A che punto siamo con la situazione societaria di Telecom? Facciamo il punto con Michele Azzola, segretario nazionale della Slc Cgil. “A settembre dello scorso anno Telefonica ha acquisito con una somma irrisoria (800 milioni) il controllo di Telco, la ‘scatola vuota’ che le garantisce di fatto il controllo di Telecom. L’ha fatto non puntando sull’Italia ma sui suoi interessi nei paesi sudamericani: Tim rappresenta oggi il principale competitor di Vivo, l’azienda di Telefonica in Brasile. C’è stata subito una reazione, che abbiamo probabilmente avviato noi con un’iniziativa che si chiamava Made for Italy, in cui abbiamo denunciato questo stato di cose. Ora c’è uno scontro all’interno della proprietà, con azionisti di minoranza di peso, primo tra tutti Fossati, con cui si sono alleati personaggi del calibro di Gamberale, e si è riaperta la discussione”.
La situazione non è scontata. “Intanto – spiega il segretario della Slc – si è blindato Tim Brasil. Oggi, per venderla, non è più possibile fare un blitz come è stato per Telecom Argentina. Siccome il conflitto d’interessi è ormai evidente, la vendita di Tim Brasil deve passare attraverso un comitato di indipendenti. Lo stesso capo azienda Patuano sta iniziando a lavorare su una proposta brasiliana che punta a fondere Tim Brasil, che si occupa del mobile, con una società della francese Vivendi, che si occupa del fisso. Questo va contro le strategie di Telefonica, cui l’antitrust brasiliano ha dato del resto 18 mesi di tempo per risolvere i suoi conflitti di interessi. E quindi Telefonica o riesce a far vendere Tim Brasil o è costretta a uscire da Telecom. La partita è aperta”.
L’interesse strategico. “Telecom è una grande azienda – ricorda Azzola –, ha più di 40mila dipendenti, ma soprattutto ha la rete.

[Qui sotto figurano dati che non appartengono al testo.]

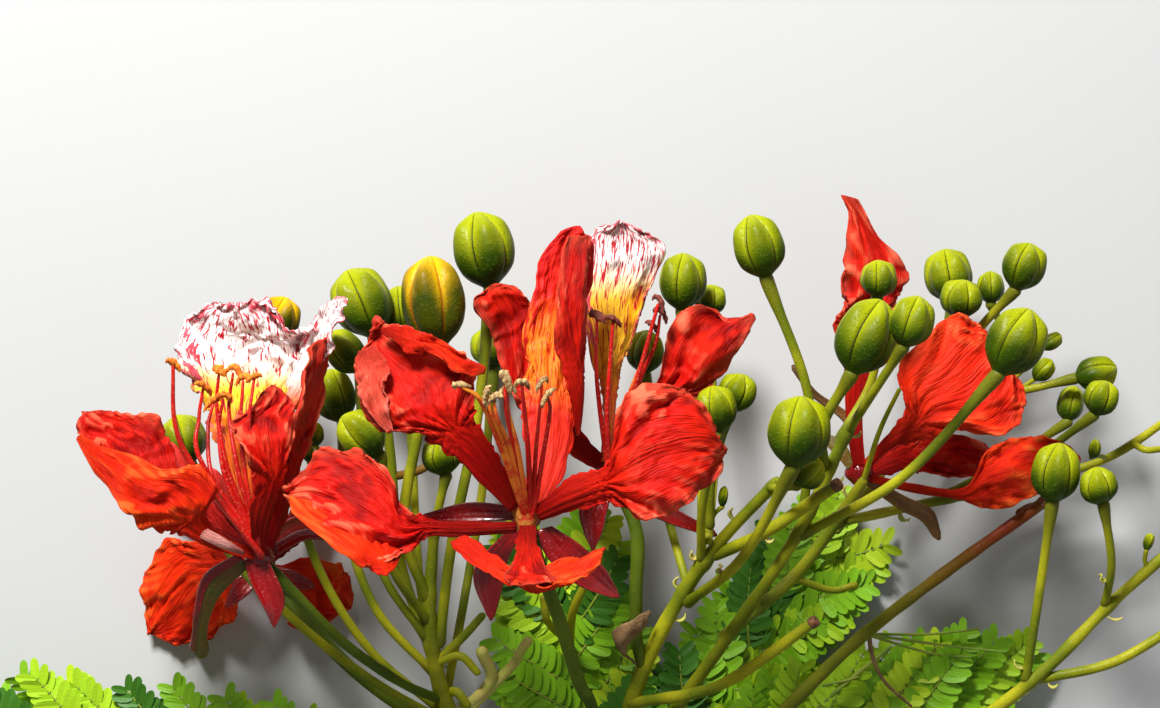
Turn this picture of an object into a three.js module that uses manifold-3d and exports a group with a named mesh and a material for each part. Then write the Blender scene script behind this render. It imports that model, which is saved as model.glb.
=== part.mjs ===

C’è un ritardo negli investimenti che porta il paese a bucare tutti gli impegni fissati dall’Agenda digitale europea. E se è vero che la vera riforma del paese passa attraverso la sua digitalizzazione, il danno potrebbe essere irreparabile. Per questo abbiamo più volte detto al governo: non potete dichiarare che Telecom è un’azienda privata come le altre; Telecom è un’azienda di interesse strategico perché è l’unico operatore in grado di sviluppare la rete di nuova generazione che serve a modernizzare il paese. Anche la nuova televisione 4K – che è la televisione del futuro – funzionerà solo via cavo perché ha bisogno di altissima definizione. Recentemente quel pezzo del mondo finanziario che fa capo al Fondo di investimenti strategico di Cdp e a Fossati ha dichiarato che nei mercati internazionali sono presenti ingenti risorse – cinque miliardi di euro – per ricapitalizzare Telecom, finalizzando queste risorse alla rete di nuova generazione. Poteva essere la soluzione a tanti problemi, con gli investimenti e il lavoro di cui il paese ha tanto bisogno. Ma non se ne fa ancora niente. Perché? La situazione è tale da far pensare male. Come tanti anni fa non s’è fatta la tv via cavo per il peso del duopolio di Rai e Mediaset, così anche oggi quel duopolio, ancora esistente, potrebbe bloccare la rete di nuova generazione”.
Per chiudere. “Si è discusso tanto, ed è un abbaglio clamoroso in cui spero non cada anche Renzi, di scorporare la rete da Telecom e di fare la società delle reti. Una sciocchezza – spiega Azzola –. Primo perché Telecom dovrebbe essere d’accordo (e non lo è). E poi perché, se nessun paese al mondo ha fatto la società delle reti, una ragione ci sarà, no? Oggi le cose funzionano perché – da noi come negli altri paesi – c’è un conflitto d’interessi tra la società che gestisce la rete e gli operatori che la utilizzano, con in mezzo un’agenzia di regolazione che stabilisce il livello giusto del costo di unbundling. Se ci fosse una società pubblica o parapubblica per le reti, e tutti gli operatori ne fossero fuori, a premere sul governo perché abbassi i prezzi, magari puntando sul ricatto occupazionale, quanto durerebbe quell’azienda prima di diventare un carrozzone, con tutti i profitti ai privati e tutte le spese al pubblico?”.